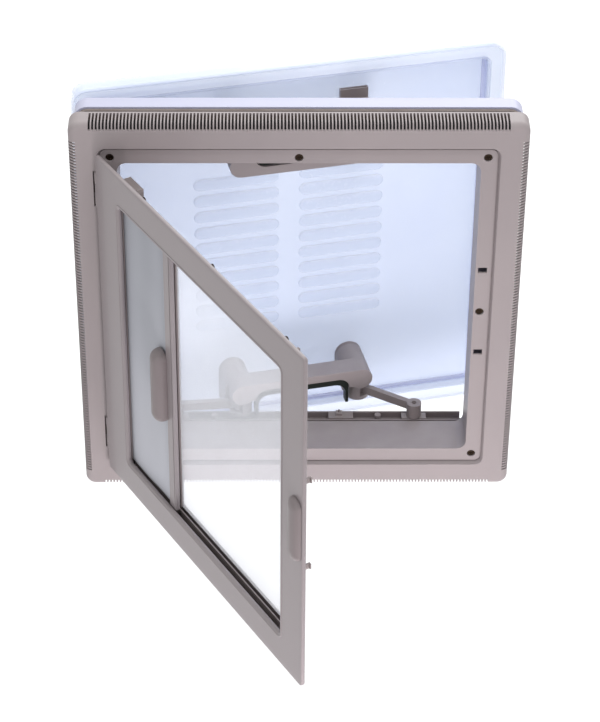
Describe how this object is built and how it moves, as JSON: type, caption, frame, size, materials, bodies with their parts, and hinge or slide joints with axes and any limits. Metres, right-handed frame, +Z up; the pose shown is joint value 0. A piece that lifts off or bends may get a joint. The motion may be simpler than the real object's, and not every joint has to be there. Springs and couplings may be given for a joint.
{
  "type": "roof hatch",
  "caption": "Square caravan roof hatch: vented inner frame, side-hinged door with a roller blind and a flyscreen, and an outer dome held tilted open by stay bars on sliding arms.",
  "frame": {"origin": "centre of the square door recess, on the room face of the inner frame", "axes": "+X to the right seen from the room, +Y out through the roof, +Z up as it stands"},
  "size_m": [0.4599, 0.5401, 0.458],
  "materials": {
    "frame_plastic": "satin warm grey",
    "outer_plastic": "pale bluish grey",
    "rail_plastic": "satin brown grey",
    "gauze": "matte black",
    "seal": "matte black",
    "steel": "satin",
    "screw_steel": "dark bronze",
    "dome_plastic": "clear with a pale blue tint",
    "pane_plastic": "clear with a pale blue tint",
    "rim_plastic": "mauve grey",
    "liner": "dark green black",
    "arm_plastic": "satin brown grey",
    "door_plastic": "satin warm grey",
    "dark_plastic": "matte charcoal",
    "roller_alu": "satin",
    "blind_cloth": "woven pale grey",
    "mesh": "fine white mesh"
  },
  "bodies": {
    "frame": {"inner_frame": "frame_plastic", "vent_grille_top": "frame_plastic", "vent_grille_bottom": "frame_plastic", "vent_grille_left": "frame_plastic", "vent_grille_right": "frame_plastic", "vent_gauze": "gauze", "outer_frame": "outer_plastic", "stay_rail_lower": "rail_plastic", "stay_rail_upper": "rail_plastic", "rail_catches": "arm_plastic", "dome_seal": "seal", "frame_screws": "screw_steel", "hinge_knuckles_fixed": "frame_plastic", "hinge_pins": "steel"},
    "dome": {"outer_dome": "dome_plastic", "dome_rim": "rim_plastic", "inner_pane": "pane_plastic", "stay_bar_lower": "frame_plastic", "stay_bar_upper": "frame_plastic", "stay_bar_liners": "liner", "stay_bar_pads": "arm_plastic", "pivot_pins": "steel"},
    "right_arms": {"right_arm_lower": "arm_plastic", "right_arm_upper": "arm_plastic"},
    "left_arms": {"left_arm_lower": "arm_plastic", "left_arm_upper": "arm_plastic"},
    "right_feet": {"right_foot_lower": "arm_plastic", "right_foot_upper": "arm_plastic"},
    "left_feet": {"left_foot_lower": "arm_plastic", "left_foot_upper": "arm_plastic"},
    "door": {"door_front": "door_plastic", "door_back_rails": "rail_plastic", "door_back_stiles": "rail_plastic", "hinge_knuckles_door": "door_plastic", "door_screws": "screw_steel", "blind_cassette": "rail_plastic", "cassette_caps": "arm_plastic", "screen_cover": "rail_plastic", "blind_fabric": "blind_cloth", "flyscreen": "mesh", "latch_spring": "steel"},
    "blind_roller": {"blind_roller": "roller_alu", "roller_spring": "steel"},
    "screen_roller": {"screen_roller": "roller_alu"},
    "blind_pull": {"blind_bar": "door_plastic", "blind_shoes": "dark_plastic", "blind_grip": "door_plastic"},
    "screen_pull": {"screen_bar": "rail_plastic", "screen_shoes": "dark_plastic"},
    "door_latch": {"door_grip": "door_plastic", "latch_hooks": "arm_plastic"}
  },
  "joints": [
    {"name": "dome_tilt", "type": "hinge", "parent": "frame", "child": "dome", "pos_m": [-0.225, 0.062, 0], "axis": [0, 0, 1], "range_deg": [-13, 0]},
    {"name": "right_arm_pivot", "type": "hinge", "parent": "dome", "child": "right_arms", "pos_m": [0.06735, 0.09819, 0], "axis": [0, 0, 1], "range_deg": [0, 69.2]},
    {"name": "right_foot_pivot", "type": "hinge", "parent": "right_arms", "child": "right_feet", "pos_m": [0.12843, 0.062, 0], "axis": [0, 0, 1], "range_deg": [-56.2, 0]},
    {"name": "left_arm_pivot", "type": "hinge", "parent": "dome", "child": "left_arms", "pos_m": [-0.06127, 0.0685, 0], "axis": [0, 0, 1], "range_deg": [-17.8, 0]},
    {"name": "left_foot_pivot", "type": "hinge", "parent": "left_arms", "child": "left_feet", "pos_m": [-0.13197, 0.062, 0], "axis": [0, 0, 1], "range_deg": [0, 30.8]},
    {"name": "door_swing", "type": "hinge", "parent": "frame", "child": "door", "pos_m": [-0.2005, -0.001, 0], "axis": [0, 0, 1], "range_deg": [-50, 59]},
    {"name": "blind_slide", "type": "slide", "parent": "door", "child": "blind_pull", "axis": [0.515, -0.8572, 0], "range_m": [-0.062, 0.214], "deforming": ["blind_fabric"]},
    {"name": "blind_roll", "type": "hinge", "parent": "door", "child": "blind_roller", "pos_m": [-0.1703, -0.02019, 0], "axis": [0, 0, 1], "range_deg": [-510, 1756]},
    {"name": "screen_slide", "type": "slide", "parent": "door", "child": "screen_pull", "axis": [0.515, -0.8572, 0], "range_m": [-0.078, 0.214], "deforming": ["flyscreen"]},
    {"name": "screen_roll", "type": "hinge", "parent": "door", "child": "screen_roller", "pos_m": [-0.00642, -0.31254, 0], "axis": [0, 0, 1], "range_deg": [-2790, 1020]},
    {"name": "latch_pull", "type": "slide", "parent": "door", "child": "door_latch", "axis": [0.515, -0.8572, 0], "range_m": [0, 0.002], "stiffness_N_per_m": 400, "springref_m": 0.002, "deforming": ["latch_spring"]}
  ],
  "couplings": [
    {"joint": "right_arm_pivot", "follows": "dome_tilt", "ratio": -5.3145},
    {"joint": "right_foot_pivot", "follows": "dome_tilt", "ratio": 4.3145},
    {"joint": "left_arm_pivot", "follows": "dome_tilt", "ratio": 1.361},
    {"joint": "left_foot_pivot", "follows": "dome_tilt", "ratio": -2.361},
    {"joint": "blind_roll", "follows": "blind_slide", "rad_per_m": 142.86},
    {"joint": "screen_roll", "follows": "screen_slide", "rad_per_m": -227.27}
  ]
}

--

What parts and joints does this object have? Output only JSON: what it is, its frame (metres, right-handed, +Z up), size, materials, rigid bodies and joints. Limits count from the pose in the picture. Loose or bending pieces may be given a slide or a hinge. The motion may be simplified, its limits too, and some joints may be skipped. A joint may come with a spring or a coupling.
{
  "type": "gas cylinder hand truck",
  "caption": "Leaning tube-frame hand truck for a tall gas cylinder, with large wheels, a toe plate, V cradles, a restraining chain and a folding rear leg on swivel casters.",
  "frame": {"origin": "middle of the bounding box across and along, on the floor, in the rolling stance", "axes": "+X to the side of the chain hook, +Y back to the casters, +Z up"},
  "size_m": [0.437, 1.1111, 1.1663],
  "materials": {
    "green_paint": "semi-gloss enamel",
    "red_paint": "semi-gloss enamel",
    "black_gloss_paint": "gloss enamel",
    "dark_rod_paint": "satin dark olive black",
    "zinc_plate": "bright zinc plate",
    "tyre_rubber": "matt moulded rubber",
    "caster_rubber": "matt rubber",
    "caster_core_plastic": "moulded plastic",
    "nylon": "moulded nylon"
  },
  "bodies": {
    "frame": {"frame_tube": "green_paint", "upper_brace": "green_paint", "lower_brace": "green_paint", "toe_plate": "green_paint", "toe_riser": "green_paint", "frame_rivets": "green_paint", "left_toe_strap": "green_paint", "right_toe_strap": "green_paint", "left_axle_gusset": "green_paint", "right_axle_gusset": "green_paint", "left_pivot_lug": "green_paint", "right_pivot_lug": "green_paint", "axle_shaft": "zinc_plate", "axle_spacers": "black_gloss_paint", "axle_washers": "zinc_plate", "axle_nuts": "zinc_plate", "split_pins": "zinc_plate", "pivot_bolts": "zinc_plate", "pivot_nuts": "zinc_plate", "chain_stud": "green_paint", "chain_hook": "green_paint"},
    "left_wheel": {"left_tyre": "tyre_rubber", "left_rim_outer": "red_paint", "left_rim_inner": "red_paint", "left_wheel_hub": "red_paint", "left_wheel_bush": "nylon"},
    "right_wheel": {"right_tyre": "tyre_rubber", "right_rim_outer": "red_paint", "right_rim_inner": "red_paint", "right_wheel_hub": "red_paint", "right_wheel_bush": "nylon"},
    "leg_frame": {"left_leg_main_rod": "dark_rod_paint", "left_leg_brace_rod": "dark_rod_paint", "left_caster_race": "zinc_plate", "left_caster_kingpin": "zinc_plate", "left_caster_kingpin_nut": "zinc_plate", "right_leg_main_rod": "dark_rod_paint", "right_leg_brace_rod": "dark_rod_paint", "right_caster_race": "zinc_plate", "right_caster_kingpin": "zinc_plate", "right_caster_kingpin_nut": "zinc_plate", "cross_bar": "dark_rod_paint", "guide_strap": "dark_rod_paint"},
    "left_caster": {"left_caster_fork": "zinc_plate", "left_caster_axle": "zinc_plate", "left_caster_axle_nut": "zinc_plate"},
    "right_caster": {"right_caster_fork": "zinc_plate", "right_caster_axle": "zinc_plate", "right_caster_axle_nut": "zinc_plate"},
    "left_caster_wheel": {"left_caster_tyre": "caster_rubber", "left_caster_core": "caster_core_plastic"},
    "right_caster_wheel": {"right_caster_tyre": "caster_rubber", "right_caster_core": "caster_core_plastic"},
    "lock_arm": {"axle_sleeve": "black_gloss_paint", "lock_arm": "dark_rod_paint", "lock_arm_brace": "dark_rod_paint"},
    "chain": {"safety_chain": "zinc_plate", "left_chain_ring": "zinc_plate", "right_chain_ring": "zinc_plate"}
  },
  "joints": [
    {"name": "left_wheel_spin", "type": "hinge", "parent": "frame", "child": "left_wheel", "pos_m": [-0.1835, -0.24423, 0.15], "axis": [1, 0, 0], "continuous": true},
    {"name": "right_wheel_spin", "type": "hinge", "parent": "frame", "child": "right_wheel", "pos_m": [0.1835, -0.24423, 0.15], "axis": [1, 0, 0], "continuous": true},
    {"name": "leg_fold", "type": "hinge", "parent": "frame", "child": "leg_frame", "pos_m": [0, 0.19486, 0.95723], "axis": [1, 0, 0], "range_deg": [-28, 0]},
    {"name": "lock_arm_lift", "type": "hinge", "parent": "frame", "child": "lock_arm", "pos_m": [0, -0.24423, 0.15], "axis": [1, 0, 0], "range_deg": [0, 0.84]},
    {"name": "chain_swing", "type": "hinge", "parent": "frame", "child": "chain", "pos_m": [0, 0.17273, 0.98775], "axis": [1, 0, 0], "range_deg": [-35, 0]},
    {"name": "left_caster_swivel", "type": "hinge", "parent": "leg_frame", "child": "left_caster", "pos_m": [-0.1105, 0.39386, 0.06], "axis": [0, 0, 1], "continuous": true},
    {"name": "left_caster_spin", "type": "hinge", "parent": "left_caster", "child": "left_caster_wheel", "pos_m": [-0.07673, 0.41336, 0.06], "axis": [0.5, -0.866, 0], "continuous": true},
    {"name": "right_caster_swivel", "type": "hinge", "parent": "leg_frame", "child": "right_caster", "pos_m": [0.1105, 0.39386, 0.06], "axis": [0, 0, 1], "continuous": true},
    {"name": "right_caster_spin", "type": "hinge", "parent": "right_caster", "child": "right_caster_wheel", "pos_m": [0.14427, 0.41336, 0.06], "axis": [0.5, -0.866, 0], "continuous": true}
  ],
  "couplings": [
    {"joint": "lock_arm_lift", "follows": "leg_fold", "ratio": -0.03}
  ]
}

*SHORT TASK*: Every line that holds the string "JSON" should be returned.

*SOLUTION TO THIS EXERCISE*:
Describe how this object is built and how it moves, as JSON: type, caption, frame, size, materials, bodies with their parts, and hinge or slide joints with axes and any limits. Metres, right-handed frame, +Z up; the pose shown is joint value 0. A piece that lifts off or bends may get a joint. The motion may be simpler than the real object's, and not every joint has to be there. Springs and couplings may be given for a joint.
What parts and joints does this object have? Output only JSON: what it is, its frame (metres, right-handed, +Z up), size, materials, rigid bodies and joints. Limits count from the pose in the picture. Loose or bending pieces may be given a slide or a hinge. The motion may be simplified, its limits too, and some joints may be skipped. A joint may come with a spring or a coupling.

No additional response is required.